Wind energy is a clean, renewable energy source with low operating costs and zero emissions. Innovation in the wind energy sector applies to any onshore wind turbine that is more cost-effective than previous versions, and the main source of cost reduction is the size of the wind turbines. However, noninnovative forces such as interest rates, material prices, exchange rates, and wind speed fluctuations affect the production costs of wind energy, and until now, experts have not managed to control for these noninnovative forces.

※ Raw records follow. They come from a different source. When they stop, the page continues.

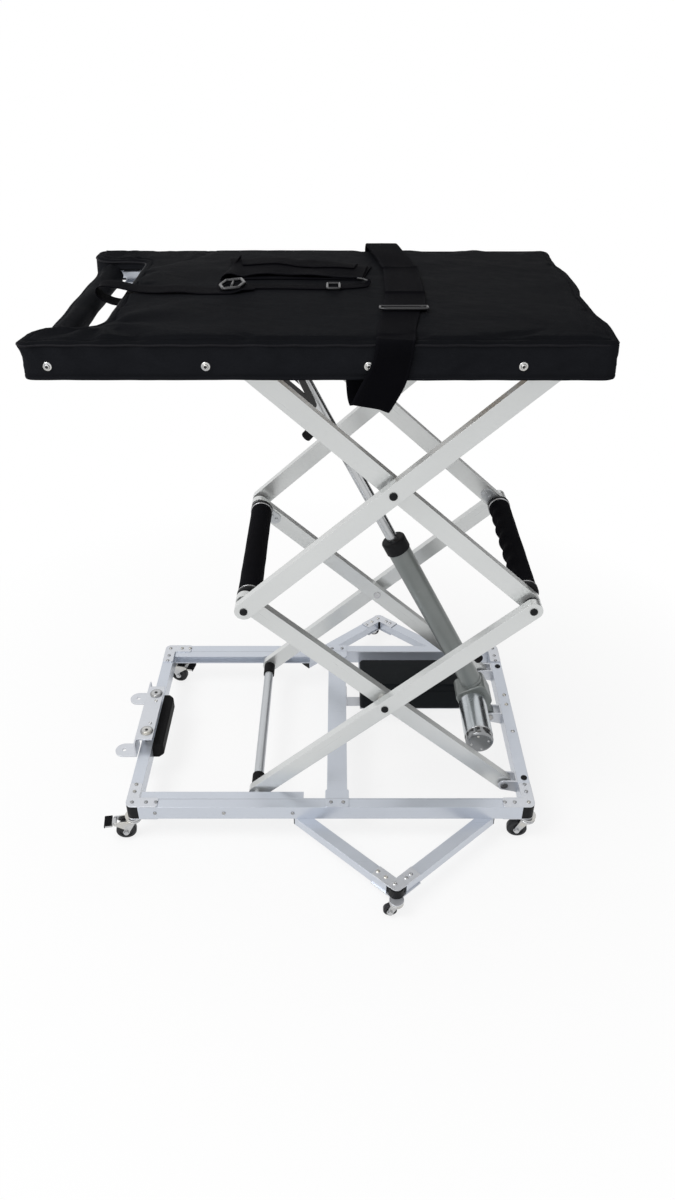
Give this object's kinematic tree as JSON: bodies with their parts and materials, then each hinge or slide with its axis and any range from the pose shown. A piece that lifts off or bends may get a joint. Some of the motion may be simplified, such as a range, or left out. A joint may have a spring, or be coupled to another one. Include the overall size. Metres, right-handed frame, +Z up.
{
  "type": "electric scissor lift cart",
  "caption": "Raised scissor lift cart with a long soft-covered platform, crossed arms, an angled linear actuator, an open base frame with side wings, castors, grips and straps.",
  "frame": {"origin": "centre of the bounding box's base, on the floor that the castors stand on", "axes": "+Z up; +X along the cart from the hitch end to the fixed pivots; +Y across the cart, away from the side that the picture shows"},
  "size_m": [1.075, 1.104, 1.274],
  "materials": {
    "anodised_aluminium": "satin anodised",
    "zinc_steel": "bright zinc plated",
    "grey_paint": "smooth grey paint",
    "black_steel": "black powder coat",
    "black_plastic": "matt black",
    "black_rubber": "matt black",
    "black_foam": "soft foam",
    "grey_polyurethane": "dark smooth tread",
    "cover_fabric": "coated woven cover, dark blue black",
    "webbing": "black woven webbing",
    "deck_wood": "plain plywood"
  },
  "bodies": {
    "base": {"base_rails": "anodised_aluminium", "frame_blocks": "black_plastic", "frame_plates": "anodised_aluminium", "base_tracks": "anodised_aluminium", "arm_clevises": "zinc_steel", "actuator_clevis": "zinc_steel", "base_fasteners": "zinc_steel", "wing_tubes": "anodised_aluminium", "hitch_bracket": "anodised_aluminium", "hitch_bumper": "black_rubber", "control_box": "black_plastic", "control_box_tray": "anodised_aluminium", "castor_mounts": "zinc_steel", "motor_cable": "black_rubber"},
    "lower_inner": {"lower_inner_arms": "anodised_aluminium", "lower_pivot_pins": "zinc_steel", "left_handle": "zinc_steel", "left_grip": "black_foam"},
    "lower_outer": {"lower_outer_arms": "anodised_aluminium", "slider_axle": "anodised_aluminium", "lower_rubber_parts": "black_rubber"},
    "lower_roller_pair": {"lower_rollers": "black_plastic"},
    "upper_outer": {"upper_outer_arms": "anodised_aluminium", "upper_fixed_axle": "zinc_steel"},
    "upper_inner": {"upper_inner_arms": "anodised_aluminium", "upper_pivot_pins": "zinc_steel", "right_handle": "zinc_steel", "right_grip": "black_foam", "upper_slider_axle": "zinc_steel", "lift_yoke": "black_steel", "upper_bumpers": "black_rubber"},
    "upper_roller_pair": {"upper_rollers": "black_plastic"},
    "platform": {"platform_frame": "anodised_aluminium", "grab_bar_foam": "black_foam", "deck_board": "deck_wood", "platform_tracks": "anodised_aluminium", "platform_pivots": "black_plastic", "platform_cover": "cover_fabric", "lashing_strap": "webbing", "shoulder_strap": "webbing"},
    "actuator": {"gearbox": "grey_paint", "motor": "grey_paint", "motor_cap": "black_plastic", "actuator_tube": "grey_paint", "actuator_collar": "black_plastic"},
    "rod": {"actuator_rod": "zinc_steel"},
    "front_left_swivel": {"front_left_fork": "zinc_steel"},
    "front_left_roller": {"front_left_wheel": "grey_polyurethane"},
    "front_left_brake": {"front_left_pedal": "zinc_steel"},
    "rear_left_swivel": {"rear_left_fork": "zinc_steel"},
    "rear_left_roller": {"rear_left_wheel": "grey_polyurethane"},
    "rear_left_brake": {"rear_left_pedal": "zinc_steel"},
    "front_right_swivel": {"front_right_fork": "zinc_steel"},
    "front_right_roller": {"front_right_wheel": "grey_polyurethane"},
    "rear_right_swivel": {"rear_right_fork": "zinc_steel"},
    "rear_right_roller": {"rear_right_wheel": "grey_polyurethane"},
    "front_wing_swivel": {"front_wing_fork": "zinc_steel"},
    "front_wing_roller": {"front_wing_wheel": "grey_polyurethane"},
    "rear_wing_swivel": {"rear_wing_fork": "zinc_steel"},
    "rear_wing_roller": {"rear_wing_wheel": "grey_polyurethane"}
  },
  "joints": [
    {"name": "lift", "type": "hinge", "parent": "base", "child": "lower_inner", "pos_m": [0.4665, 0, 0.102], "axis": [0, 1, 0], "range_deg": [-36.8, 0]},
    {"name": "lower_cross", "type": "hinge", "parent": "lower_inner", "child": "lower_outer", "pos_m": [0.15638, 0, 0.37928], "axis": [0, 1, 0], "range_deg": [0, 73.65]},
    {"name": "lower_roller_spin", "type": "hinge", "parent": "lower_outer", "child": "lower_roller_pair", "pos_m": [-0.15374, 0, 0.102], "axis": [0, 1, 0], "continuous": true},
    {"name": "left_knee", "type": "hinge", "parent": "lower_inner", "child": "upper_outer", "pos_m": [-0.15374, 0, 0.65655], "axis": [0, 1, 0], "range_deg": [0, 73.65]},
    {"name": "upper_cross", "type": "hinge", "parent": "upper_outer", "child": "upper_inner", "pos_m": [0.15638, 0, 0.93383], "axis": [0, 1, 0], "range_deg": [-73.65, 0]},
    {"name": "upper_roller_spin", "type": "hinge", "parent": "upper_inner", "child": "upper_roller_pair", "pos_m": [-0.15374, 0, 1.21111], "axis": [0, 1, 0], "continuous": true},
    {"name": "platform_pivot", "type": "hinge", "parent": "upper_outer", "child": "platform", "pos_m": [0.4665, 0, 1.21111], "axis": [0, 1, 0], "range_deg": [-36.85, 0]},
    {"name": "actuator_tilt", "type": "hinge", "parent": "base", "child": "actuator", "pos_m": [0.4665, 0.035, 0.102], "axis": [0, 1, 0], "range_deg": [-52.12, 0]},
    {"name": "rod_slide", "type": "slide", "parent": "actuator", "child": "rod", "axis": [-0.4558, 0, 0.8901], "range_m": [-0.43687, 0]},
    {"name": "front_left_swivel_turn", "type": "hinge", "parent": "base", "child": "front_left_swivel", "pos_m": [-0.4585, -0.305, 0.025], "axis": [0, 0, 1], "continuous": true},
    {"name": "front_left_wheel_spin", "type": "hinge", "parent": "front_left_swivel", "child": "front_left_roller", "pos_m": [-0.48029, -0.30806, 0.025], "axis": [0.1392, -0.9903, 0], "continuous": true},
    {"name": "front_left_brake_pedal", "type": "hinge", "parent": "front_left_swivel", "child": "front_left_brake", "pos_m": [-0.50306, -0.31126, 0.05615], "axis": [0.1392, -0.9903, 0], "range_deg": [0, 12]},
    {"name": "rear_left_swivel_turn", "type": "hinge", "parent": "base", "child": "rear_left_swivel", "pos_m": [-0.4585, 0.305, 0.025], "axis": [0, 0, 1], "continuous": true},
    {"name": "rear_left_wheel_spin", "type": "hinge", "parent": "rear_left_swivel", "child": "rear_left_roller", "pos_m": [-0.43698, 0.30043, 0.025], "axis": [0.2079, 0.9781, 0], "continuous": true},
    {"name": "rear_left_brake_pedal", "type": "hinge", "parent": "rear_left_swivel", "child": "rear_left_brake", "pos_m": [-0.41448, 0.29564, 0.05615], "axis": [0.2079, 0.9781, 0], "range_deg": [0, 12]},
    {"name": "front_right_swivel_turn", "type": "hinge", "parent": "base", "child": "front_right_swivel", "pos_m": [0.5175, -0.305, 0.025], "axis": [0, 0, 1], "continuous": true},
    {"name": "front_right_wheel_spin", "type": "hinge", "parent": "front_right_swivel", "child": "front_right_roller", "pos_m": [0.49571, -0.30194, 0.025], "axis": [-0.1392, -0.9903, 0], "continuous": true},
    {"name": "rear_right_swivel_turn", "type": "hinge", "parent": "base", "child": "rear_right_swivel", "pos_m": [0.5175, 0.305, 0.025], "axis": [0, 0, 1], "continuous": true},
    {"name": "rear_right_wheel_spin", "type": "hinge", "parent": "rear_right_swivel", "child": "rear_right_roller", "pos_m": [0.49562, 0.3027, 0.025], "axis": [0.1045, -0.9945, 0], "continuous": true},
    {"name": "front_wing_swivel_turn", "type": "hinge", "parent": "base", "child": "front_wing_swivel", "pos_m": [0.1815, -0.535, 0.016], "axis": [0, 0, 1], "continuous": true},
    {"name": "front_wing_wheel_spin", "type": "hinge", "parent": "front_wing_swivel", "child": "front_wing_roller", "pos_m": [0.1675, -0.535, 0.016], "axis": [0, -1, 0], "continuous": true},
    {"name": "rear_wing_swivel_turn", "type": "hinge", "parent": "base", "child": "rear_wing_swivel", "pos_m": [0.1815, 0.535, 0.016], "axis": [0, 0, 1], "continuous": true},
    {"name": "rear_wing_wheel_spin", "type": "hinge", "parent": "rear_wing_swivel", "child": "rear_wing_roller", "pos_m": [0.1675, 0.535, 0.016], "axis": [0, -1, 0], "continuous": true}
  ],
  "couplings": [
    {"joint": "lower_cross", "follows": "lift", "ratio": -2},
    {"joint": "left_knee", "follows": "lift", "ratio": -2},
    {"joint": "upper_cross", "follows": "lift", "ratio": 2},
    {"joint": "platform_pivot", "follows": "lift", "ratio": 1},
    {"joint": "actuator_tilt", "follows": "lift", "ratio": 1.4148},
    {"joint": "rod_slide", "follows": "lift", "m_per_rad": 0.67972}
  ]
}
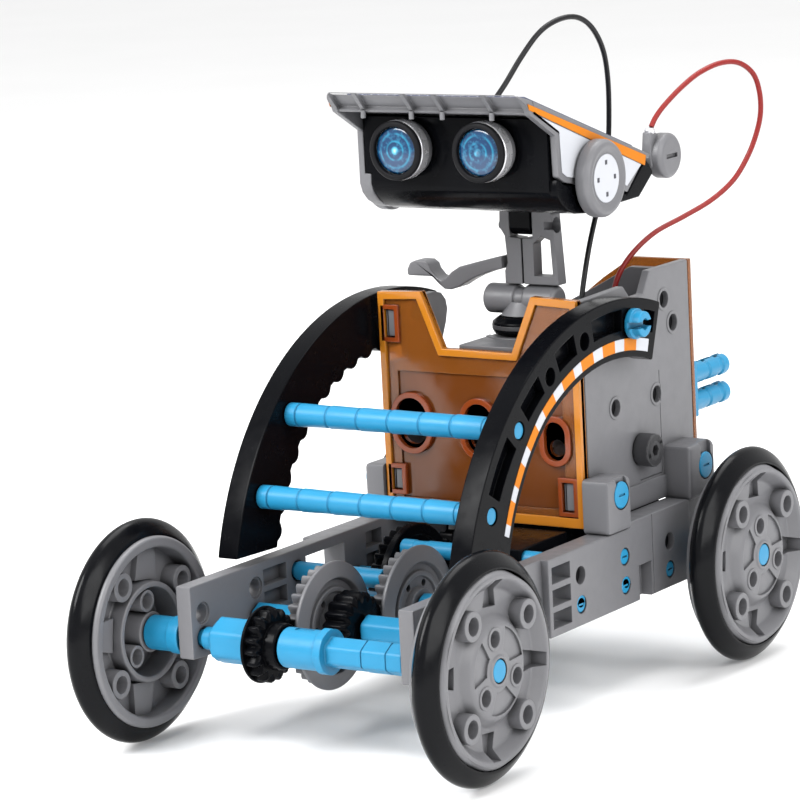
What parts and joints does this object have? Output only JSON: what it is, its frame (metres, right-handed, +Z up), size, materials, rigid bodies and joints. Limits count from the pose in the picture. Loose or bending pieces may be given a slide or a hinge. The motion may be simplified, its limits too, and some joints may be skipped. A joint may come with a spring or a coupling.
{
  "type": "four-wheel robot car",
  "caption": "Push-together four-wheel robot car with a gear train, clear orange housing, two fender arcs, and a head with ring eyes and a solar tray.",
  "frame": {"origin": "on the floor, midway between the wheels' outer sides and midway along the overall length without the wires", "axes": "+Z up, -Y towards the front (the way the eyes look), +X towards the car's left side"},
  "size_m": [0.1186, 0.2076, 0.1827],
  "materials": {
    "grey_plastic": "satin moulded",
    "tyre_rubber": "smooth semi-gloss",
    "blue_plastic": "glossy moulded",
    "black_plastic": "glossy moulded",
    "dark_grey_plastic": "satin moulded",
    "clear_orange": "translucent, polished",
    "white_plastic": "satin moulded",
    "brass": "machined",
    "motor_steel": "rolled",
    "silver_plastic": "plated",
    "blue_lens": "polished",
    "solar_cell": "coated",
    "black_wire": "insulated wire",
    "red_wire": "insulated wire"
  },
  "bodies": {
    "chassis": {"side_beam_left": "grey_plastic", "side_beam_right": "grey_plastic", "chassis_base": "grey_plastic", "gear_bracket": "black_plastic", "middle_rod": "blue_plastic", "front_peg": "blue_plastic", "side_panel_left": "grey_plastic", "side_panel_right": "grey_plastic", "front_tie_rod": "blue_plastic", "rear_tie_rod": "blue_plastic", "front_panel": "clear_orange", "rear_panel": "clear_orange", "top_deck": "grey_plastic", "rear_fork": "blue_plastic", "motor": "motor_steel", "fender_arc_left": "black_plastic", "fender_arc_right": "black_plastic", "crossbar_upper": "blue_plastic", "crossbar_lower": "blue_plastic", "arc_pin_left": "blue_plastic", "arc_pin_right": "blue_plastic", "neck_disc": "black_plastic"},
    "front_wheels": {"front_axle": "blue_plastic", "front_pinion": "black_plastic", "wheel_front_left": "grey_plastic", "wheel_front_right": "grey_plastic", "tyre_front_left": "tyre_rubber", "tyre_front_right": "tyre_rubber"},
    "rear_wheels": {"rear_axle": "blue_plastic", "wheel_rear_left": "grey_plastic", "wheel_rear_right": "grey_plastic", "tyre_rear_left": "tyre_rubber", "tyre_rear_right": "tyre_rubber"},
    "second_shaft": {"second_axle": "blue_plastic", "crown_gear_front": "grey_plastic", "second_pinion": "black_plastic"},
    "third_shaft": {"third_axle": "blue_plastic", "crown_gear_rear": "grey_plastic"},
    "fourth_shaft": {"fourth_axle": "blue_plastic"},
    "fifth_shaft": {"fifth_axle": "blue_plastic"},
    "transfer_shaft": {"transfer_gear": "white_plastic"},
    "output": {"output_shaft": "dark_grey_plastic"},
    "reduction": {"reduction_gear": "white_plastic"},
    "motor_shaft": {"motor_pinion": "brass"},
    "neck": {"neck_knuckle": "grey_plastic", "neck_half_left": "grey_plastic", "neck_half_right": "grey_plastic", "neck_lever": "grey_plastic", "black_wire": "black_wire", "red_wire": "red_wire"},
    "head": {"head_case": "black_plastic", "head_tray": "grey_plastic", "solar_panel": "solar_cell", "eye_left": "silver_plastic", "eye_right": "silver_plastic", "lens_left": "blue_lens", "lens_right": "blue_lens", "ear_left": "grey_plastic", "ear_right": "grey_plastic", "terminal_knob": "grey_plastic"}
  },
  "joints": [
    {"name": "front_wheels_spin", "type": "hinge", "parent": "chassis", "child": "front_wheels", "pos_m": [0, -0.0718, 0.03], "axis": [1, 0, 0], "continuous": true},
    {"name": "rear_wheels_spin", "type": "hinge", "parent": "chassis", "child": "rear_wheels", "pos_m": [0, 0.0662, 0.03], "axis": [1, 0, 0], "continuous": true},
    {"name": "second_shaft_spin", "type": "hinge", "parent": "chassis", "child": "second_shaft", "pos_m": [0, -0.0478, 0.03], "axis": [1, 0, 0], "continuous": true},
    {"name": "third_shaft_spin", "type": "hinge", "parent": "chassis", "child": "third_shaft", "pos_m": [0, -0.0238, 0.03], "axis": [1, 0, 0], "continuous": true},
    {"name": "fourth_shaft_spin", "type": "hinge", "parent": "chassis", "child": "fourth_shaft", "pos_m": [0, 0.0002, 0.03], "axis": [1, 0, 0], "continuous": true},
    {"name": "fifth_shaft_spin", "type": "hinge", "parent": "chassis", "child": "fifth_shaft", "pos_m": [0, 0.0242, 0.03], "axis": [1, 0, 0], "continuous": true},
    {"name": "transfer_spin", "type": "hinge", "parent": "chassis", "child": "transfer_shaft", "pos_m": [0, 0.03576, 0.04632], "axis": [1, 0, 0], "continuous": true},
    {"name": "output_spin", "type": "hinge", "parent": "chassis", "child": "output", "pos_m": [0, 0.04674, 0.06183], "axis": [1, 0, 0], "continuous": true},
    {"name": "reduction_spin", "type": "hinge", "parent": "chassis", "child": "reduction", "pos_m": [0, 0.03608, 0.07376], "axis": [1, 0, 0], "continuous": true},
    {"name": "motor_spin", "type": "hinge", "parent": "chassis", "child": "motor_shaft", "pos_m": [0, 0.034, 0.0579], "axis": [1, 0, 0], "continuous": true},
    {"name": "neck_turn", "type": "hinge", "parent": "chassis", "child": "neck", "pos_m": [0, 0.0412, 0.0992], "axis": [0, 0, 1], "range_deg": [-45, 45], "deforming": ["black_wire", "red_wire"]},
    {"name": "head_tilt", "type": "hinge", "parent": "neck", "child": "head", "pos_m": [0, 0.0412, 0.124], "axis": [1, 0, 0], "range_deg": [-20, 25], "deforming": ["black_wire", "red_wire"]}
  ],
  "couplings": [
    {"joint": "second_shaft_spin", "follows": "front_wheels_spin", "ratio": -0.6},
    {"joint": "third_shaft_spin", "follows": "front_wheels_spin", "ratio": 0.36},
    {"joint": "fourth_shaft_spin", "follows": "front_wheels_spin", "ratio": -0.6},
    {"joint": "fifth_shaft_spin", "follows": "front_wheels_spin", "ratio": 1},
    {"joint": "transfer_spin", "follows": "front_wheels_spin", "ratio": -0.81818},
    {"joint": "output_spin", "follows": "front_wheels_spin", "ratio": 1.125},
    {"joint": "reduction_spin", "follows": "front_wheels_spin", "ratio": -3.375},
    {"joint": "motor_spin", "follows": "front_wheels_spin", "ratio": 10.125}
  ]
}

Researcher Dali T. Laxton conducted a learning curve analysis that measures the correlation between the deployment of wind energy technology and electricity production cost reduction. Laxton’s study, published in the Journal of Energy Engineering, explains wind technology production cost reduction trends through changes in the technical parameters of wind turbines. The method outlined in the paper “Novel Measure of Innovation: Application to the Onshore Wind Energy Sector in the US” effectively controls for the noninnovative determinants of the production cost and supports the breakdown of these costs to identify the drivers of innovation. Read the full paper at https://doi.org/10.1061/(ASCE)EY.1943-7897.0000838. The abstract is below.

Abstract

When technological innovations are implemented in the wind energy sector, one should observe reductions in the production cost of electricity. However, the accuracy of inferring the rate of innovation from production cost reductions is open to challenge when those costs change due to factors not attributable to technological innovation. To control for such factors, this study applies engineering models and derives production cost reduction trends through changes in the technical parameters of wind turbines. The obtained innovation measure is unlikely to be affected by the noninnovative determinants of the production cost as long as the underlying engineering models are accurate. The usefulness of the generated innovation measure is illustrated in the context of learning curve literature.